Del resto già nel 2003, lo stesso Spagnoli aveva proposto per via informale al Revoltella (non direttamente, ma tramite l’interessamento del consigliere di An Salvatore Porro, che pure due anni prima aveva sollevato una furibonda polemica per la “sconvenienza” di un’altra opera di Spagnoli, la “Mula di Trieste” di Barcola) l’acquisto di una sua opera, non meglio specificata. E anche allora la cortese risposta (una e-mail della direttrice datata 1 agosto 2003) declinava l’offerta per mancanza di fondi a bilancio. D’altro canto, come ricorda Masau Dan, sia per gli acquisti che per le donazioni al museo la decisione non spetta al direttore, «bensì al Curatorio, che, secondo l’art. 7 del Regolamento del Museo ha il compito di “deliberare gli acquisti di opere d’arte ed esprimere parere sull’accettazione di doni e legati di particolare importanza”».
Anche la vicenda del pianoforte e altri cimeli appartenuti a Lelio Luttazzi, offerti dalla moglie Rossana al civico Museo teatrale Carlo Schmidl, si era arenata per mancanza non tanto di fondi quanto di spazi nello stesso museo, prima di trovare altra sistemazione, in città, in due sale della Biblioteca statale Stelio Crise di Largo Papa Giovanni XXIII (l’ok era arrivato direttamente dal Ministero per i Beni cuturali).

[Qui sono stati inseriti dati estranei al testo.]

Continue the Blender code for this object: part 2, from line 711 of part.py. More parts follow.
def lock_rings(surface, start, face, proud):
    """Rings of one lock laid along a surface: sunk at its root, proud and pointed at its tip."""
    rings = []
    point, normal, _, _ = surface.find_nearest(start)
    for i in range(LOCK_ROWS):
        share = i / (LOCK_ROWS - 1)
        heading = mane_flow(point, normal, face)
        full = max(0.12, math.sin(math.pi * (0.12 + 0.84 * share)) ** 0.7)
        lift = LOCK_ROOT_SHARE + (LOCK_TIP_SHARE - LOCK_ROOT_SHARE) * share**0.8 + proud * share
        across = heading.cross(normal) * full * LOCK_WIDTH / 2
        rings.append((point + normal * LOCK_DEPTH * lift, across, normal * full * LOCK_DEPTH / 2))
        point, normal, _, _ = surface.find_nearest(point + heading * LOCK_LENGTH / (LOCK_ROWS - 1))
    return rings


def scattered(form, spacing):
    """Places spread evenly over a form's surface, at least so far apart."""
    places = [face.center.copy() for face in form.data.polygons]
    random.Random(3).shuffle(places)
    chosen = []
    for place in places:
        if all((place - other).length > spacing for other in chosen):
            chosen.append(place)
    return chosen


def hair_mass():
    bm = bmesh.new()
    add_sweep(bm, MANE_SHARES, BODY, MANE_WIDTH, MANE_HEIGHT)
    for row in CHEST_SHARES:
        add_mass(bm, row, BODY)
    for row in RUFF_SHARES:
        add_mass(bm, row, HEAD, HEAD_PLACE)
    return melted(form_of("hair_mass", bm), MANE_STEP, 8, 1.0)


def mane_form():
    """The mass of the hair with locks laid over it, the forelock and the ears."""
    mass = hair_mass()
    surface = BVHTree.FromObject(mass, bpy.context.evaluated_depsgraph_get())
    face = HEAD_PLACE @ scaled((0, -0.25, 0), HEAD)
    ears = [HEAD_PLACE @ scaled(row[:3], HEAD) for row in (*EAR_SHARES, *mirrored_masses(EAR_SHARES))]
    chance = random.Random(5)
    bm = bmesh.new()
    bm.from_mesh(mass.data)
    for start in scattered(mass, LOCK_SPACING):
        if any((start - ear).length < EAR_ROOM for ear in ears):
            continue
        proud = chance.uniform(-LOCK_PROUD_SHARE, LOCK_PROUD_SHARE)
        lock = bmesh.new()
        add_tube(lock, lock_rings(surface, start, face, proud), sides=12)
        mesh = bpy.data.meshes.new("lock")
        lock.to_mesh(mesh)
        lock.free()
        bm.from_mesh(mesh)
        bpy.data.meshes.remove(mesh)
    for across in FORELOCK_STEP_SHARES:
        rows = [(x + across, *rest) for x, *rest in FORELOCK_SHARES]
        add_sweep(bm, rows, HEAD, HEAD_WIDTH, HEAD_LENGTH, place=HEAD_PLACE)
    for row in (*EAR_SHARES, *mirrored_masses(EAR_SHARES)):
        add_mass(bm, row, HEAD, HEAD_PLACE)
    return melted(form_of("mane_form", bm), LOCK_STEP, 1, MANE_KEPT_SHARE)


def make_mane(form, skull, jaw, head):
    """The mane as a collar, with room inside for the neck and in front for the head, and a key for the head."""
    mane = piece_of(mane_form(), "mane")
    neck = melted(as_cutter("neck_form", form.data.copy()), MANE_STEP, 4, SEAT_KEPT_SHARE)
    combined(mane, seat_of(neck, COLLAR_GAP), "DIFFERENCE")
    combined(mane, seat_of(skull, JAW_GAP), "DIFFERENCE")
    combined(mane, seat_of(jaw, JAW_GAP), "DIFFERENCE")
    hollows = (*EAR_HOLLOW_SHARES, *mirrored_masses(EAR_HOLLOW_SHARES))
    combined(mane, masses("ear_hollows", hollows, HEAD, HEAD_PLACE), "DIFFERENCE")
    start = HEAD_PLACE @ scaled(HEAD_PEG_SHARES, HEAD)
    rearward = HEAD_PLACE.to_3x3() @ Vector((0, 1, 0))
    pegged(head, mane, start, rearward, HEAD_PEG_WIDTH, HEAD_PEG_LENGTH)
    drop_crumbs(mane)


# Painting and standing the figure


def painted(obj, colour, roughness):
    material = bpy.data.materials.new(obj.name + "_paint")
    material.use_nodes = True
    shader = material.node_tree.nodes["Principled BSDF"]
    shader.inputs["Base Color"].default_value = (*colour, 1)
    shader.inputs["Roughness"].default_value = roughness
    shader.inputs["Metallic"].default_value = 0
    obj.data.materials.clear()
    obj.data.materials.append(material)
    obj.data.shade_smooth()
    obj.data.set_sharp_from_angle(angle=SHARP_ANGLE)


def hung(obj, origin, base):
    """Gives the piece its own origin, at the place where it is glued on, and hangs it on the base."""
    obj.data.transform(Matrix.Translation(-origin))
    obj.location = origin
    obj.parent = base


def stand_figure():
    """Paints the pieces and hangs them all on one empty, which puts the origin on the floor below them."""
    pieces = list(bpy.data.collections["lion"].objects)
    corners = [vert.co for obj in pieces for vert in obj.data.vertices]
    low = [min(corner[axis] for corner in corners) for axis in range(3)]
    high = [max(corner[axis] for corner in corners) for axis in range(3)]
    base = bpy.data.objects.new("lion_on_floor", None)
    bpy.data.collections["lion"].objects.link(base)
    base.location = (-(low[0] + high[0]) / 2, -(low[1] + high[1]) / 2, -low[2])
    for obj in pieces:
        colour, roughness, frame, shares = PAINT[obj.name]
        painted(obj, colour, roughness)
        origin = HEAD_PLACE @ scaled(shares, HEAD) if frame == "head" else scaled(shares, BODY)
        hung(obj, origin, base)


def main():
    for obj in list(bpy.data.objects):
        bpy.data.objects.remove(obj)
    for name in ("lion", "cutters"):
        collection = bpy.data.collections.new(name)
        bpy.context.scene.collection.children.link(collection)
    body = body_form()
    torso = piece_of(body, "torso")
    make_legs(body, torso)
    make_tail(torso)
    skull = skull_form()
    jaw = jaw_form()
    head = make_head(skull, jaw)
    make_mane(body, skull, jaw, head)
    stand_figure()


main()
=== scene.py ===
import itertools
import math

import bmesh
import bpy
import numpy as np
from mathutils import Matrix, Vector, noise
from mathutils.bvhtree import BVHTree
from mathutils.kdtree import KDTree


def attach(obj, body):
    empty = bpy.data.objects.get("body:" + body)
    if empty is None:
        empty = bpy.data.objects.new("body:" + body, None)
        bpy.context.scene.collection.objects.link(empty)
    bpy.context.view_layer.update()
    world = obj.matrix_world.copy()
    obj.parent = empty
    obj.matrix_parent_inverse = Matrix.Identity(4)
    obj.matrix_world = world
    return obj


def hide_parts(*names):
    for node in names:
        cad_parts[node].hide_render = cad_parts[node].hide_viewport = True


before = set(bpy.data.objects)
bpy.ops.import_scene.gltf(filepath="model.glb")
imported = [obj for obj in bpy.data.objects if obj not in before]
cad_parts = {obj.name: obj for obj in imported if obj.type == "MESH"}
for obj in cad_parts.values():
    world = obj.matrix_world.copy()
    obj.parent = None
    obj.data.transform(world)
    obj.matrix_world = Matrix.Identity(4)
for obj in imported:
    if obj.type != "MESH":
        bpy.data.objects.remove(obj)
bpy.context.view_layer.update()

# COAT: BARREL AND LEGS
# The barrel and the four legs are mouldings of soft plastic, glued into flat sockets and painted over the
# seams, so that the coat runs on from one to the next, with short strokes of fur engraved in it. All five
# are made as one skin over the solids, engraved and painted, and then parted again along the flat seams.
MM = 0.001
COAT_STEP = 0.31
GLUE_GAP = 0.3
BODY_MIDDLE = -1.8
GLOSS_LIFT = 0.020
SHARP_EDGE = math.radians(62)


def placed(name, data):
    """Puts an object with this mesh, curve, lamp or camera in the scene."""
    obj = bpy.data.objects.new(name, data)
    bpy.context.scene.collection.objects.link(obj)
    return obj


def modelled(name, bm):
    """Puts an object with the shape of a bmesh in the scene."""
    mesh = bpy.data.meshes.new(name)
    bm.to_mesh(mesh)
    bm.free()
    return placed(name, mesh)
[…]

Le sale ora sono in via di realizzazione. In una, più piccola, ci saranno oggetti e memorabilia appartenute a Luttazzi, nell’altra, più grande, verrà sistemato il pianoforte. Che non sarà lì in esposizione “statica”, ma con l’idea di organizzare periodicamente incontri ed eventi musicali. Tutti i materiali multimediali, i filmati delle trasmissioni condotte per la Rai, le canzoni, gli scritti sono già provvisti di liberatoria e potranno essere visionati dal pubblico anche in apposite postazioni video. Ciò che più conta, però, è che attraverso i suoi oggetti, Lelio Luttazzi resterà nella città che ha sempre amato e nella quale è voluto tornare.
In ballo, altre collezioni e opere, quali la raccolta d’armi di Giorgio Irneri, messa a disposizione dalla figlia Donata Hauser, la cui donazione però, afferma Maria Masau Dan, non è mai pervenuta «ai nostri musei», così come l’offerta dei cartoni preparatori degli affreschi di Galleria Protti di Sbisà, il “Lavoro” e lo “Svago”, finiti a Casa Cavazzini a Udine (e in effetti, conferma oggi Mariella Schott Sbisà vedova dell’artista, «al Revoltella non ho mai proposto direttamente la donazione dei cartoni»).

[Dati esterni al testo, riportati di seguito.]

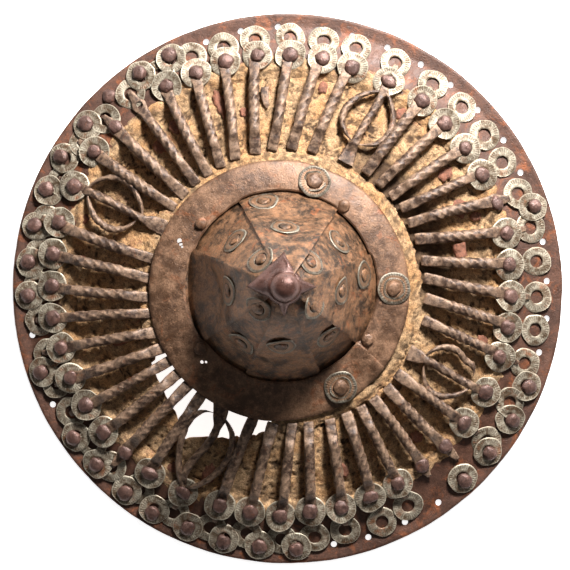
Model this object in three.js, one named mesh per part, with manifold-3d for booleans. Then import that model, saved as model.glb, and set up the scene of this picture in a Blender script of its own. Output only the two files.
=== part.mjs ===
// A round iron buckler with a hollow, eight-sided boss, forty twisted radial bars and
// four openwork knot bars over a decayed backing board. Millimetres, +Z up.
// The shield lies on the flat underside of its rim, boss up; the origin is the centre of
// the rim's outer circle at that underside, and +Y is the side where the bar feet stop
// short of the centre plate.
import * as THREE from "three";
import { mergeVertices } from "three/addons/utils/BufferGeometryUtils.js";
import Module from "manifold-3d";

const wasm = await Module();
wasm.setup();

// ---------------------------------------------------------------- driving dimensions
const GAP = 0.3; // clearance between pieces that touch
const SHIELD_RADIUS = 180;
const DOME_SPHERE_RADIUS = 530; // the face of the shield is part of this sphere
const RIM_FLAT_RADIUS = 172; // outside this the rim is flat
const RIM_INNER_RADIUS = 144;
const RIM_THICKNESS = 1.8;
const RIM_HOLE_RADIUS = 2.3;
const OUTER_ROW_RADIUS = 170.5;
const OUTER_ROW_START = 2.0; // degrees
const BOARD_OUTER_RADIUS = 157;
const BOARD_INNER_RADIUS = 57;
const BOARD_THICKNESS = 4.5;
const SEAT_RADIUS = 70; // the board is level and thicker inside this
const SEAT_SLOPE = 8; // width of the slope down from the seat

const RING_SIDES = 44; // of the rim
const INNER_SIDES = 36; // of the board and the centre plate

const SLOTS = 44;
const SLOTS_PER_QUARTER = 11;
const KNOT_SLOT = 7; // place of the knot bar in each quarter
const KNOT_ANGLE = 63.4; // degrees, first knot bar
const KNOT_NEIGHBOUR_PITCH = 9.65; // degrees on each side of a knot bar
const BAR_WIDTH = 6;
const BAR_LIFT = 2; // underside of a bar above the shield's face
const BAR_INNER_RADIUS = 89;
const FOOT_WIDTH = 8;
const FLAT_THICKNESS = 2; // of a bar's hammered ends
const TWIST = 1; // half turns along a bar
const RIVET_ROW_RADIUS = 149.5;
const ROW_CENTRE = new THREE.Vector2(-4, 2.6); // the rivet row is off centre
const TIP_LENGTH = 6; // bar end past its rivet
const WASHER_RADIUS = 9.5;
const WASHER_THICKNESS = 1;
const RIVET_RADIUS = 4.8;
const RIVET_HEIGHT = 3.2;
const HEAD_SIDES = 6; // of the small washers and rivet heads
const KNOT_STRAND = 4;
const KNOT_BULGE = [12.5, 16]; // of the clockwise and the counterclockwise loop

const PLATE_CENTRE = new THREE.Vector2(-5.6, -1.3);
const PLATE_RADIUS = 85;
const PLATE_OPENING_RADIUS = 62.5;
const PLATE_THICKNESS = 1.8;
const PLATE_RIVET_RADIUS = 74;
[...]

Insomma qualcosa sembra proprio non funzionare nel dialogo tra le parti, offerenti e beneficiari, almeno in questa città. Visto che, e lo ricorda sempre Maria Masu Dan, altre offerte vanno a buon fine: da poco fa bella mostra di sè al Museo Revoltella una straordinaria scultura di Ugo Guarino “Il Cavaliere nero”, arrivata da Milano in dono da Barbara Guastalla. E allora? Che sia la solita maledizione del “no se pol”?